Nos despertamos cuando mi mujer regresa de trabajar. Mientras tomamos el primer café de la mañana me cuenta historias para no dormir. Anécdotas hospitalarias que me escandalizan. Relatos de terror postmoderno. Fábulas que jamás creería ciertas si no me las contara ella en persona. El panorama de la salud pública es tremendo. Sigamos saliendo a aplaudir a los sanitarios cada día. Se merecen eso y mucho más.

Bajo a pasear a mi perrita, compro el pan y el periódico. Comienza un nuevo día de la marmota. Me llaman por teléfono varios clientes, periodistas y amigos. Hoy se ha abierto la veda. Muchos trabajadores pueden volver a sus puestos, veremos cómo acaba la cosa. Leo que el gobierno ha requisado a una conocida empresa los dos mil tests que tenía listos para sus trabajadores. Lo que me faltaba por ver. Totalitarismo en estado puro. Si la noticia se confirma, será un escándalo.

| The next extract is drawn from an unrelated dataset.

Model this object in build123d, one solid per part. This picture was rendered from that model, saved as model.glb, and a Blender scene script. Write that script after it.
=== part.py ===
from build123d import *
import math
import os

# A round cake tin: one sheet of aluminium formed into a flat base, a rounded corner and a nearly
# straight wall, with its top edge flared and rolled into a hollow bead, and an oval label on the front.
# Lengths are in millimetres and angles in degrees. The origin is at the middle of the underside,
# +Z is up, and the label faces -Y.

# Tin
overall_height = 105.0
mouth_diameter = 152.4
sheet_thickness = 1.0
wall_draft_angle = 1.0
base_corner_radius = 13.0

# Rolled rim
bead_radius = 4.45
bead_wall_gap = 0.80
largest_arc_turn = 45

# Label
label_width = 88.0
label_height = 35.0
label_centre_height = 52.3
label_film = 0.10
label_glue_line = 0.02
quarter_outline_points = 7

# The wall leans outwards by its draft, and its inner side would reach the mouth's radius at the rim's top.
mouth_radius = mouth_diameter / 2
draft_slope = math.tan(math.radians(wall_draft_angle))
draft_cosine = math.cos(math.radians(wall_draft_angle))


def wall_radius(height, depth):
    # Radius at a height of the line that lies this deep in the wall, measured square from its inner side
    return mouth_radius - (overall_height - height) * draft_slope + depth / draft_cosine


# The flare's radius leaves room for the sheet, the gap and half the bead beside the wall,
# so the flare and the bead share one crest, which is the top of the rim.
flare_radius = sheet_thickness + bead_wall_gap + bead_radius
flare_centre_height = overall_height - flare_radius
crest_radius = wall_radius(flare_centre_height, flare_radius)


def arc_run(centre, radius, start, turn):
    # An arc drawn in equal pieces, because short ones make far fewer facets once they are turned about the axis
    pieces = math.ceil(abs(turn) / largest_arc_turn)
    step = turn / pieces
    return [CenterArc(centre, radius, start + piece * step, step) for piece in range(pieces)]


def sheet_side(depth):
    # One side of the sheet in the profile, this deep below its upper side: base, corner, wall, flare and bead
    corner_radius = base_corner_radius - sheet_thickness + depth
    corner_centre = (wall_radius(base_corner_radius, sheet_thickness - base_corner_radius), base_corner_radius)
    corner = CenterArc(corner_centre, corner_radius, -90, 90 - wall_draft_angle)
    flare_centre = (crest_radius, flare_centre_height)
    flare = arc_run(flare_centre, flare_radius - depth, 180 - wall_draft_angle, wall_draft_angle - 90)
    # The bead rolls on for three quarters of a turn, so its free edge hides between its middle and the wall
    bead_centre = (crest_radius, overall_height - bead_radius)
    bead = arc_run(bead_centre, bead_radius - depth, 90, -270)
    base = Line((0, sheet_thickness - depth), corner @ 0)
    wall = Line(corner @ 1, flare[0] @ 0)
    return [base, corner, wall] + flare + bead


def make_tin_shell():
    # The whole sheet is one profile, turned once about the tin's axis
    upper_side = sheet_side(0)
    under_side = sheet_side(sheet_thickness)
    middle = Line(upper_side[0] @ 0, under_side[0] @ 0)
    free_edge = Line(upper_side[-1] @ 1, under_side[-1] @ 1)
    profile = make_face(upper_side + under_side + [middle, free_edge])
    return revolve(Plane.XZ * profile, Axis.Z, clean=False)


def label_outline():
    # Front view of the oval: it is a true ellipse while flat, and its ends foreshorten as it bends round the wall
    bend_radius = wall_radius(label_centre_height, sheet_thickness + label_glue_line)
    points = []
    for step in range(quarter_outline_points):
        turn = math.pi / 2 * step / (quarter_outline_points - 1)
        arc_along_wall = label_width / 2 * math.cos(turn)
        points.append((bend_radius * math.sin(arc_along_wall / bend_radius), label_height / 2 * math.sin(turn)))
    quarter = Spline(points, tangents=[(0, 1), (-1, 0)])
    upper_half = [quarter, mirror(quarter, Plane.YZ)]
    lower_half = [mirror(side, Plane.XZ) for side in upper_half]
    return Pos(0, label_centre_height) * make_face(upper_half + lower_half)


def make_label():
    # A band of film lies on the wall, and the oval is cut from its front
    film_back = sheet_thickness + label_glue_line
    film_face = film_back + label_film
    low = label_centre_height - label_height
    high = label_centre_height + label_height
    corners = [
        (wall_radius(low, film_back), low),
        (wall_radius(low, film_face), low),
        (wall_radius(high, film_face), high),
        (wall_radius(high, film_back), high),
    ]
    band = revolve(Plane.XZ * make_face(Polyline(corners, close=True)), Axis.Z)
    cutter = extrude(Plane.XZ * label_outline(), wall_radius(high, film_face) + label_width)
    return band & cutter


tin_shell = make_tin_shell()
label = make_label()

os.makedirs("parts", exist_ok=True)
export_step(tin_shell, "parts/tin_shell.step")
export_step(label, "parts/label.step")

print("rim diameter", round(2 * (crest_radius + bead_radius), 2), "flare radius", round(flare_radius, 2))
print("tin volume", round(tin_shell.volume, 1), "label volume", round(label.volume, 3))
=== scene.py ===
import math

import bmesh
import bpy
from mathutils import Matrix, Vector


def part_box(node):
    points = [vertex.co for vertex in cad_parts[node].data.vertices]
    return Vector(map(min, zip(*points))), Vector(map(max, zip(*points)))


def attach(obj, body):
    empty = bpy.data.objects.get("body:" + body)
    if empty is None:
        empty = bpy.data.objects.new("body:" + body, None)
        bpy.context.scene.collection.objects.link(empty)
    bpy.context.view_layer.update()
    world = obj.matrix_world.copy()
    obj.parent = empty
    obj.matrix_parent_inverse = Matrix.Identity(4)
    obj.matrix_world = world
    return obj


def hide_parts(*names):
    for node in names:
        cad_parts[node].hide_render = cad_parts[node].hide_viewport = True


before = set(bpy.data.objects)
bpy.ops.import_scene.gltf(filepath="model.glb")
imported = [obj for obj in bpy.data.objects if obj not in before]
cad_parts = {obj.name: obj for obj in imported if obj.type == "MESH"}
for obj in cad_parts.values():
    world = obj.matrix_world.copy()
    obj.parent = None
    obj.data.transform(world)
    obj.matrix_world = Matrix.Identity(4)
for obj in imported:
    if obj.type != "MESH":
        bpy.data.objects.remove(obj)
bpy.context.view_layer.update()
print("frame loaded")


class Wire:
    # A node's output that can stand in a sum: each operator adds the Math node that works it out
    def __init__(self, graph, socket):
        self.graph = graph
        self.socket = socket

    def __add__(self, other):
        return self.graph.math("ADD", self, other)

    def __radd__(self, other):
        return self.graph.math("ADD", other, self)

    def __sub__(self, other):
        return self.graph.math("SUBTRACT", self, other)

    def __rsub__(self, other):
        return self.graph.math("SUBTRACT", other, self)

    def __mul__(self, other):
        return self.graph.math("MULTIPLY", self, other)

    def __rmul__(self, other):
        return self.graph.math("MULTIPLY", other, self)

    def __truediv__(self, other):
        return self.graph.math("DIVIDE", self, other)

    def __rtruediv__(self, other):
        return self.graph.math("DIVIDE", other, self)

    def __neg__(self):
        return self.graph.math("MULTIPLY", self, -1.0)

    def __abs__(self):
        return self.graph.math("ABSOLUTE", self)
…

Puede que el más grave de los muchos que se han destapado ya.

Veo que me han llegado varios correos electrónicos. Los compruebo. Hay de todo. Desde trabajo puro y duro hasta comentarios de lectores sobre mis novelas. Me encanta hablar de ellas con quienes han dedicado parte de su tiempo a vivirlas y saborearlas. Me encanta.

Grabo un vídeo de felicitación por el quinto aniversario de La Bohemia, el centro cultural por antonomasia en la ciudad de Castellón y se lo mando a Manu Vives por wasap. Esta bendita urbe no sería la misma sin ese espacio.

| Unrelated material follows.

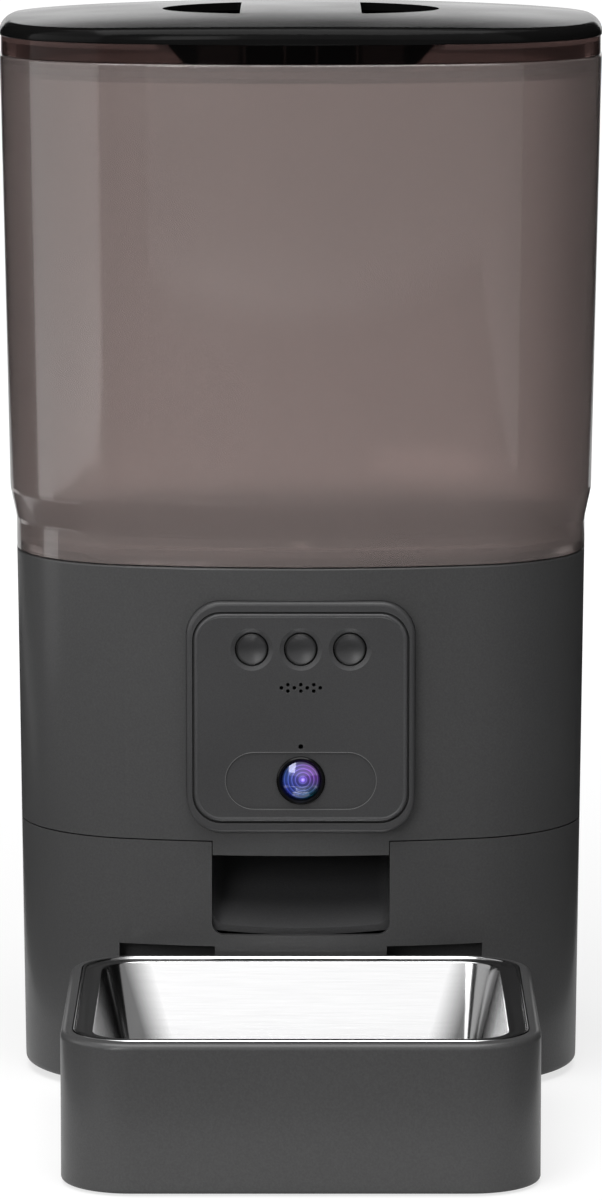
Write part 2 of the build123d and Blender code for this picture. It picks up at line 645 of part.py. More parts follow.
def pocket_block(grow, front, back):
    """Two blocks at the tray's hook pockets, grown on every side but the front."""
    with BuildPart() as form:
        with BuildSketch(front_plane(back + grow)) as openings:
            with Locations((0, (POCKET_LOW_Z + POCKET_HIGH_Z) / 2)):
                with GridLocations(2 * TAB_X, 0, 2, 1):
                    Rectangle(POCKET_WIDTH + 2 * grow, POCKET_HIGH_Z - POCKET_LOW_Z + 2 * grow)
            top_corners = openings.vertices().group_by(Axis.Z)[-1].sort_by(Axis.X)
            fillet([top_corners[0], top_corners[-1]], POCKET_CORNER + grow)
        extrude(amount=back + grow - front)
    return form.part


with BuildPart() as pocket_boxes:
    add(pocket_block(POCKET_WALL, -BODY_DEPTH / 2, pocket_back))
    housing_block(FOOT_HEIGHT, HOUSING_SEAM_Z, HOUSING_WALL / 2, mode=Mode.INTERSECT)

# locating lip that stands up inside the upper housing, open where the chute passes
with BuildPart() as seam_lip:
    add(ring_block(HOUSING_SEAM_Z - LIP_HEIGHT, HOUSING_SEAM_Z, lip_wall(0), lip_wall(LIP_THICKNESS)))
    add(ring_block(HOUSING_SEAM_Z, HOUSING_SEAM_Z + LIP_HEIGHT, lip_wall(FIT),
                   lip_wall(LIP_THICKNESS)))
    with Locations((0, BODY_Y - BODY_DEPTH / 2, HOUSING_SEAM_Z)):
        Box(MOUTH_WIDTH + 2 * (CHUTE_WALL + FIT), BODY_DEPTH / 2, BODY_DEPTH / 2, mode=Mode.SUBTRACT)

with BuildPart() as lower_housing:
    housing_block(FOOT_HEIGHT, HOUSING_SEAM_Z)
    fillet(lower_housing.faces().sort_by(Axis.Z)[0].edges(), BASE_EDGE)
    housing_block(FOOT_HEIGHT, HOUSING_SEAM_Z, HOUSING_WALL, mode=Mode.SUBTRACT)
    add(seam_lip.part)
    add(pocket_boxes.part)
    add(pocket_block(0, -BODY_DEPTH / 2, pocket_back), mode=Mode.SUBTRACT)
    with GridLocations(2 * boss_x(FOOT_HEIGHT), 2 * BOSS_Y, 2, 2):
        upright(BOSS_RADIUS, plate_top_z, plate_top_z + BOSS_HEIGHT)
        upright(SCREW_RADIUS, plate_top_z, plate_top_z + SCREW_LENGTH, mode=Mode.SUBTRACT)
    # notch for the food outlet, open at the top where the upper housing's tab fills it
    with BuildSketch(front_plane(-BODY_DEPTH / 2)) as mouth:
        with Locations((0, MOUTH_LOW_Z)):
            Rectangle(MOUTH_WIDTH, BODY_DEPTH, align=(Align.CENTER, Align.MIN))
        fillet(mouth.vertices().group_by(Axis.Z)[0], MOUTH_CORNER)
    extrude(amount=-BODY_DEPTH / 4, mode=Mode.SUBTRACT)
    # hole for the power inlet
    with BuildSketch(front_plane(BODY_DEPTH / 2)):
        with Locations((JACK_X, JACK_Z)):
            Circle(JACK_BARREL + FIT)
    extrude(amount=BODY_DEPTH / 4, mode=Mode.SUBTRACT)
lower_housing.part.label = "lower_housing"
export_step(lower_housing.part, "parts/lower_housing.step")

# ================================================================ bottom plate and battery bay
bay_low_z = plate_top_z
door_width = BAY_WIDTH + 2 * DOOR_LEDGE
door_depth = BAY_DEPTH + 2 * DOOR_LEDGE
door_hinge_y = BAY_CENTRE_Y - door_depth / 2 + DOOR_THICKNESS / 2
door_hinge_z = FOOT_HEIGHT + DOOR_THICKNESS / 2


def bay_block(low_z, high_z, width, depth, mode=Mode.ADD):
    """Block over the battery bay's plan between two heights."""
    with Locations((0, BODY_Y + BAY_CENTRE_Y, low_z)):
        Box(width, depth, high_z - low_z, align=(Align.CENTER, Align.CENTER, Align.MIN), mode=mode)


def door_pins(radius, length):
    """Hinge pins, or their sockets, along the door's front edge."""
    with BuildPart() as form:
        for side in (-1, 1):
            pin_plane = side_plane(side * (door_width / 2 - DOOR_GAP))
            with BuildSketch(pin_plane):
                with Locations((door_hinge_y, door_hinge_z)):
                    Circle(radius)
            extrude(amount=side * length)
    return form.part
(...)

Sobre las 13.00 horas me echo la siesta del borrego y sueño con un mundo mejor. Uno en el que el vicepresidente del gobierno de España es un tipo serio, preparado y preocupado por las dieciocho mil muertes provocadas por el covid-19. En el que no se lía la manta al cuello haciendo declaraciones sobre su idílica república en medio de semejante pandemia. Un mundo en el que no importa si eres rojo, azul, naranja o verde. En el que todos somos tratados de igual modo por los políticos que nos gobiernan. Un mundo en el que de verdad hay libertad ideológica. Un mundo en el que los matones progubernamentales no acosan a los ciudadanos en las redes sociales, ni nos amenazan con el fuego eterno. Un país en el que los idiotas importan poco.

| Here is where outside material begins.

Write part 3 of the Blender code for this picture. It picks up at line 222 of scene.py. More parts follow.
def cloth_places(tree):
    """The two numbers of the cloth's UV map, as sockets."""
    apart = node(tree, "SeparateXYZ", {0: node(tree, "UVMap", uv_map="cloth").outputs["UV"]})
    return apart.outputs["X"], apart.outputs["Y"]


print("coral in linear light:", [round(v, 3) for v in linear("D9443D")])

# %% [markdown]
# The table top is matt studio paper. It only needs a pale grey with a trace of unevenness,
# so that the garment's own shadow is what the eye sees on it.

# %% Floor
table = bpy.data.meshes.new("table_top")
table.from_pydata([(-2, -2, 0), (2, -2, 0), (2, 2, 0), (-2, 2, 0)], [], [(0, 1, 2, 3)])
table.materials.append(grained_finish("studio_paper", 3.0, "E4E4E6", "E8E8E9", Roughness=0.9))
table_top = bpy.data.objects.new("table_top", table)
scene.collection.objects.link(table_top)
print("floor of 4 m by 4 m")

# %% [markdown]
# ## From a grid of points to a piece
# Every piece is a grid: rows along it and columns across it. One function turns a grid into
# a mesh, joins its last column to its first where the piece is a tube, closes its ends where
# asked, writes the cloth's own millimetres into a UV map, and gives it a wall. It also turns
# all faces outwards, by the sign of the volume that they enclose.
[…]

A la hora de la comida preparo una gran ensalada, con carlota, lechuga, maíz, cebolla, palitos de cangrejo, tomate, atún, aceitunas, espárragos y endivia. Podría añadir algo de envidia, pero de esa me queda poca. Tras el telediario apenas veo nada. Mi mujer duerme en el sofá. Está agotada. Yo la acompaño en silencio. Necesita recobrar el aliento. Las guardias de veinticuatro horas son extenuantes. Sobre las seis llamamos a los niños. Toca hacer sacarle algo de provecho a la tarde. Repasamos Matemáticas y Castellano y después nos acabamos las torrijas. Que no se diga. Elegimos película. La momia. Primero vemos la tercera. Ya haremos lo propio con la primera y segunda parte. A los niños les encanta. Esas películas son ideales para disfrutar en familia.

El día se acaba y no he escrito ni una sola línea de mi nueva novela. Estoy seco. Necesito tomar el aire, salir a pasear, arreglar el jardín, plantar flores y recortar los arbustos. Necesito tomar una cerveza en algún chiringuito. Necesito subir al Desierto de la Palmas, pedir un bocadillo de sepia en Las Planas y una paella valenciana en Las Barracas. Lo necesito. Sé que no es una cuestión vital, lo sé perfectamente, pero este mes de encierro me está enterrando. ¡Maldito virus!